Aussie (0.7815) has seen a major breakout as it tested the 15-month high of 0.7835. If it can sustain above 0.7700 in the any correction in the next few sessions and the breakout doesn’t turn out to be a false one, then it can be taken as a long term shift to the bullish side and the immediate target would be 0.8150-75.

Pound (1.3101) had a similar major breakout above the resistance zone of 1.3030-50 to register a 10-month high and now may rise towards 1.32 and later, 1.34.

Dollar-Rupee (64.45) closed absolutely flat in the last session but our view remains unchanged as we look forward to 64.20 being tested this week on a break below 64.40-35.
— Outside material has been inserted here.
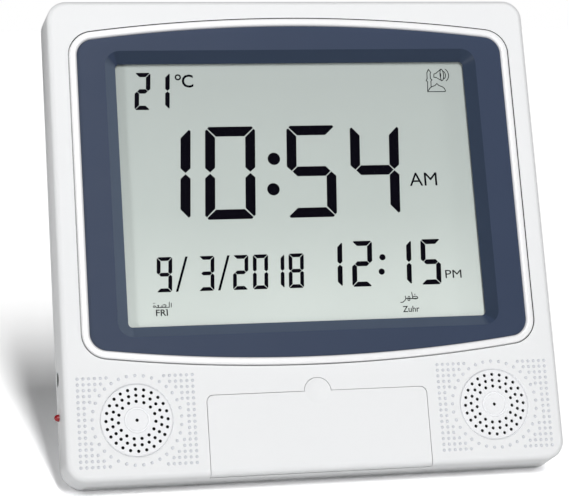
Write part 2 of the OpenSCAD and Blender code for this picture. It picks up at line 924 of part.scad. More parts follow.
module grille(x) {
    color("white")
        placed()
            translate([x, speaker_v, 0])
                difference() {
                    union() {
                        cylinder(h = grille_t, r = grille_r);
                        translate([0, 0, grille_t / 2])
                            cylinder(h = wall + 0.1 - grille_t / 2, r = grille_r - 1.2);
                    }
                    for (ring = [0:2], i = [0:ring_holes[ring] - 1])
                        rotate([0, 0, 90 + 360 * i / ring_holes[ring]])
                            translate([hole_ring_r - ring * hole_ring_step, 0, -eps])
                                cylinder(h = wall + 1, r = sound_hole_r, $fn = 16);
                    translate([0, 0, -eps])
                        cylinder(h = wall + 1, r = 1.15 * sound_hole_r, $fn = 16);
                    // a fine groove sets off the disc in the middle
                    translate([0, 0, -eps])
                        difference() {
                            cylinder(h = eps + 0.2, r = grille_disc_r);
                            translate([0, 0, -eps])
                                cylinder(h = 2, r = grille_disc_r - 0.35);
                        }
                }
}

module grille_left() { grille(-speaker_x); }
module grille_right() { grille(speaker_x); }

module revolved_at(x, points) {
    translate([x, speaker_v, wall + 0.1])
        rotate_extrude()
            polygon(points);
}

module speaker_frame(x) {
    r = speaker_r;
    back = speaker_depth - 7;
    color([0.25, 0.25, 0.27])
        placed()
            revolved_at(x, [
                [r - 2.4, 0], [r, 0], [r, 1.6], [r - 2, 2.2], [11.5, back + 0.8], [4.2, back + 0.8],
                [4.2, back], [10.8, back], [r - 3.2, 1.6], [r - 3.2, 1.2], [r - 2.4, 1.2]
            ]);
}

module speaker_cone(x) {
    r = speaker_r;
    color([0.1, 0.1, 0.11])
        placed()
            revolved_at(x, [
                [0, 1.5], [2.5, 1.8], [4.4, 2.8], [5, 3.2], [13, 1.1], [15, 0.4], [r - 2.6, 0.5],
                [r - 2.6, 1], [15, 1], [13, 1.7], [4, 4], [4, 5.3], [3.4, 5.3], [3.4, 3.4], [0, 2.1]
            ]);
}

module speaker_magnet(x) {
    back = speaker_depth - 7;
    color([0.3, 0.3, 0.32])
        placed()
            revolved_at(x, [
                [0, back + 0.2], [2.9, back + 0.2], [2.9, back + 0.85], [11, back + 0.85],
                [11, speaker_depth - 0.5], [10.5, speaker_depth], [0, speaker_depth]
            ]);
}

module speaker_frame_left() { speaker_frame(-speaker_x); }
module speaker_frame_right() { speaker_frame(speaker_x); }
module speaker_cone_left() { speaker_cone(-speaker_x); }
module speaker_cone_right() { speaker_cone(speaker_x); }
module speaker_magnet_left() { speaker_magnet(-speaker_x); }
module speaker_magnet_right() { speaker_magnet(speaker_x); }

// ---- the key door and the keys ----

module key_door() {
    dish_r = tab_r - 0.5;
    dish_h = 0.45;
    dish_sphere = (dish_r ^ 2 + dish_h ^ 2) / (2 * dish_h);
    color("white")
        placed() {
            difference() {
                union() {
                    intersection() {
                        linear_extrude(20)
                            door_outline(0);
                        translate([-door_w, 0, 0])
                            rotate([90, 0, 90])
                                linear_extrude(2 * door_w)
                                    difference() {
                                        union() {
                                            translate([door_axis, 0])
                                                square([2 * door_h, door_t]);
                                            translate([door_axis, door_axis])
                                                circle(door_axis);
                                            translate([0, door_axis])
                                                square([door_t, door_skirt]);
                                        }
                                        translate([door_axis, door_axis])
                                            circle(door_axis - door_t);
                                        translate([door_axis, door_t])
                                            square([2 * door_h, 10]);
                                        translate([door_t, door_axis])
                                            square([10, 10]);
                                    }
                    }
                    for (s = [-1, 1])
                        translate([s * (door_w / 2 - 1.2) - 1.2, door_axis, door_axis])
                            rotate([0, 90, 0])
                                cylinder(h = 2.4, r = door_axis - 0.15);
                }
                translate([0, door_h, dish_h - dish_sphere])
                    sphere(dish_sphere, $fn = 96);
            }
            for (s = [-1, 1])
                translate([s * (door_w / 2 - 0.05) - 1.95, door_axis, door_axis])
                    rotate([0, 90, 0])
                        cylinder(h = 3.9, r = door_pin_r);
        }
}

module key(i) {
    color([0.85, 0.86, 0.88])
        placed()
            translate([key_xs[(i - 1) % 4], key_vs[floor((i - 1) / 4)], 0]) {
                translate([0, 0, key_top_d])
                    linear_extrude(key_flange_d - key_top_d + 0.2)
                        key_shape(0);
                translate([0, 0, key_flange_d])
                    linear_extrude(key_flange_t)
                        key_shape(key_flange);
            }
}

module key_1() { key(1); }
module key_2() { key(2); }
module key_3() { key(3); }
module key_4() { key(4); }
module key_5() { key(5); }
module key_6() { key(6); }
module key_7() { key(7); }
module key_8() { key(8); }

// ---- the left side ----

module red_button() {
    color([0.6, 0.08, 0.08])
        placed()
            from_left(red_v, red_d) {
                translate([0, 0, red_r - red_proud])
                    cylinder(h = wall + red_proud - red_r + side_gap + 0.9, r = red_r);
                translate([0, 0, red_r - red_proud])
                    sphere(red_r);
                translate([0, 0, wall + side_gap])
                    cylinder(h = 1, r = red_r + 0.8);
            }
}

module red_switch() {
    face = wall + side_gap + 1 + red_travel + 0.15;
    color([0.2, 0.2, 0.22])
        placed()
            from_left(red_v, red_d) {
                translate([0, 0, face])
                    cylinder(h = 2, r = 1.2);
                translate([0, 0, face + 1])
                    slab(6, 6, side_board_x - side_x - face - 1, 0.5);
            }
}

module side_board() {
    color([0.1, 0.35, 0.2])
        placed()
            from_left((socket_v + red_v) / 2, side_board_d)
                translate([0, 0, side_board_x - side_x])
                    slab(side_board_w, socket_v - red_v + 12, board_t, 1);
}

module power_socket() {
    color([0.1, 0.1, 0.11])
        placed()
            from_left(socket_v, socket_d)
                translate([0, 0, wall + side_gap])
                    difference() {
                        slab(9, 9, side_board_x - side_x - wall - side_gap, 0.6);
                        translate([0, 0, -eps])
                            cylinder(h = 9 + eps, r = 2.85);
                    }
}

module socket_pin() {
    color("silver")
        placed()
            from_left(socket_v, socket_d)
                translate([0, 0, wall + side_gap + 1.1])
                    cylinder(h = 7.4, r = socket_pin_r);
}

// ---- the back ----

// the stand as it lies folded in its recess
module folded_stand() {
    mid_v = stand_v - stand_len / 2;
    difference() {
        union() {
            // nothing of the plate stands past the knuckle
            difference() {
                translate([0, mid_v + 4, stand_d])
                    linear_extrude(stand_t)
                        rounded_rect(stand_w, stand_len + 8, 7);
                translate([-stand_w, stand_v, stand_d - eps])
                    cube([2 * stand_w, 20, 20]);
            }
            translate([-stand_w / 2, stand_v, stand_axis_d])
                rotate([0, 90, 0])
                    cylinder(h = stand_w, r = knuckle_r);
            translate([-(stand_w / 2 + 2.7), stand_v, stand_axis_d])
                rotate([0, 90, 0])
                    cylinder(h = stand_w + 5.4, r = stand_pin_r);
        }
        // a window lightens the plate
        translate([0, (stand_foot_v + stand_foot_h + stand_v - stand_rim) / 2, stand_d - eps])
            slab(stand_w - 2 * stand_rim, stand_len - stand_foot_h - stand_rim, stand_t + 2 * eps, 6);
        // a shallow finger scoop by the foot
        translate([0, stand_foot_v + 12, stand_d + stand_t + 16.8])
            rotate([0, 90, 0])
                cylinder(h = 26, r = 18, center = true);
    }
}

module stand() {
    color("whitesmoke")
        difference() {
            placed()
                translate([0, stand_v, stand_axis_d])
                    rotate([-stand_open, 0, 0])
                        translate([0, -stand_v, -stand_axis_d])
                            folded_stand();
            translate([-case_w, -case_h, -20])
                cube([2 * case_w, 2 * case_h, 20]);
        }
}

module battery_door() {
    reach = tray_half_l + door_lap;
    top = battery_v + tray_half_h + door_lap;
    color("whitesmoke")
        placed() {
            translate([-reach, battery_axis_v, case_d - battery_door_t])
                cube([2 * reach, top - battery_axis_v, battery_door_t]);
            battery_hinge(reach, battery_door_t / 2);
            battery_hinge(reach + 1.6, battery_pin_r);
        }
}

module at_cells() {
    for (i = [0:cell_count - 1])
        translate([0, battery_v + (i - (cell_count - 1) / 2) * cell_pitch, cell_d])
            mirror([i % 2, 0, 0])
                children();
}

module battery_cells() {
    color([0.2, 0.22, 0.26])
        placed()
            at_cells()
                translate([cell_shift - cell_l / 2, 0, 0])
                    rotate([0, 90, 0]) {
                        cylinder(h = cell_l, r = cell_r);
                        translate([0, 0, cell_l])
                            cylinder(h = button_l, r = 2.6);
                    }
}

// a bowed leaf presses on the flat end of each cell
module spring_contacts() {
    bow = contact_room + cell_shift - 0.1 - 0.3;
    color("silver")
        placed()
            at_cells()
                translate([-tray_half_l + 0.1, 0, 0]) {
                    translate([0, -5, -bow])
                        cube([contact_t, 10, 2 * bow]);
                    rotate([90, 0, 0])
                        translate([0, 0, -3])
                            rotate([0, 0, -90])
                                rotate_extrude(angle = 180)
                                    translate([bow - contact_t, 0])
                                        square([contact_t, 6]);
                }
}

module plate_contacts() {
    color("silver")
        placed()
            at_cells()
                translate([tray_half_l - 0.1 - contact_t, -5, -6])
                    cube([contact_t, 10, 12]);
}

front_case();
rear_cover();
trim_ring();
bezel();
display_lens();
lcd_panel();
backlight_panel();
lcd_holder();
connector_strip();
main_board();
clock_chip();
sound_chip();
quartz_crystal();
capacitors();
temperature_sensor();
holder_screws();
grille_left();
grille_right();
speaker_frame_left();
speaker_frame_right();
speaker_cone_left();
speaker_cone_right();
speaker_magnet_left();
speaker_magnet_right();
key_door();
key_1();
key_2();
key_3();
key_4();
key_5();
key_6();
key_7();
key_8();
key_board();
key_switches();
red_button();
red_switch();
side_board();
power_socket();
socket_pin();
stand();
battery_door();
battery_cells();
spring_contacts();
plate_contacts();
case_screws();
board_screws();
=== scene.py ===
import math

import bmesh
import bpy
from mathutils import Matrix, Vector


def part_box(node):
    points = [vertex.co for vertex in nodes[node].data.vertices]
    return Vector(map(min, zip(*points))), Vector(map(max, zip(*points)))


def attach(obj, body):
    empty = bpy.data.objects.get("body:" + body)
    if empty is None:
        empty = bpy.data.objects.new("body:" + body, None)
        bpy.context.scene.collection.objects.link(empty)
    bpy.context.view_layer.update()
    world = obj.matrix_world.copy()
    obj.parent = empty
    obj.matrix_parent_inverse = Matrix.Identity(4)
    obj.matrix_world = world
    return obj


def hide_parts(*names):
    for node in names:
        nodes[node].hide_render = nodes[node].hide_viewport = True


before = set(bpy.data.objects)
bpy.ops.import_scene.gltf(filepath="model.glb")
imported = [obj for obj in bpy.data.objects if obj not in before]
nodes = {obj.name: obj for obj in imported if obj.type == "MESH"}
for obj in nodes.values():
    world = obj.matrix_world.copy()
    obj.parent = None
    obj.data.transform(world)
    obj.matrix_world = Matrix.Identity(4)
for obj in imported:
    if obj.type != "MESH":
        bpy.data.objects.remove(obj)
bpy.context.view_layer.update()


# ---------------------------------------------------------------- front shell
# The white front moulding: injection moulded ABS with a lightly sparked skin, leaning back on
# its stand. Rows of shallow dimples are moulded into the face round each speaker, and one more
# ring of them follows the grille. The edge steps back a little where it meets the rear cover.

lean = math.radians(20.5)
window_v, window_d = 128.7, 5.8        # the window's middle: mm up the face and into it
lens_low, lens_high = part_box("display_lens")
lens_middle = (lens_low + lens_high) / 2


def on_case(x, v, d):
    """A place on the clock: mm from its middle, up its face and into it, from the face's foot."""
    up, deep = v - window_v, d - window_d
    return lens_middle + Vector((
        x,
        up * math.sin(lean) + deep * math.cos(lean),
        up * math.cos(lean) - deep * math.sin(lean),
    )) / 1000


def colour(red, green, blue):
    """A colour as it is seen on a screen, 0 to 255, in the renderer's own linear values."""
    linear = []
    for part in (red, green, blue):
        part /= 255
        linear.append(part / 12.92 if part <= 0.04045 else ((part + 0.055) / 1.055) ** 2.4)
    return (*linear, 1.0)


def new_material(name):
    """A material, with its node tree and its shader."""
    material = bpy.data.materials.new(name)
    material.use_nodes = True
    return material, material.node_tree, material.node_tree.nodes["Principled BSDF"]


def node_at(tree, kind, x, y, **settings):
    node = tree.nodes.new(kind)
    node.location = (x, y)
    for name, value in settings.items():
        setattr(node, name, value)
    return node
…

The US yields are almost stable. Note that they are all trading below crucial long term resistances and could be bearish for the medium term. The 10-5YR (0.46%) could face some rejection from 0.4625% and could come off in the next few sessions.

The UK yields have started to rise again and look bullish for the current week. The 10YR (1.31%) could move up towards 1.40% while the 30Yr (1.83%) and the 5YR (0.69%) can move up towards 1.90% and 0.75% respectively.

The UK 10-5Yr (0.62%) is testing resistance near current levels and if that holds, a corrective fall is possible in the coming sessions.

The German yields are trying to rise and could move up slowly in the coming sessions.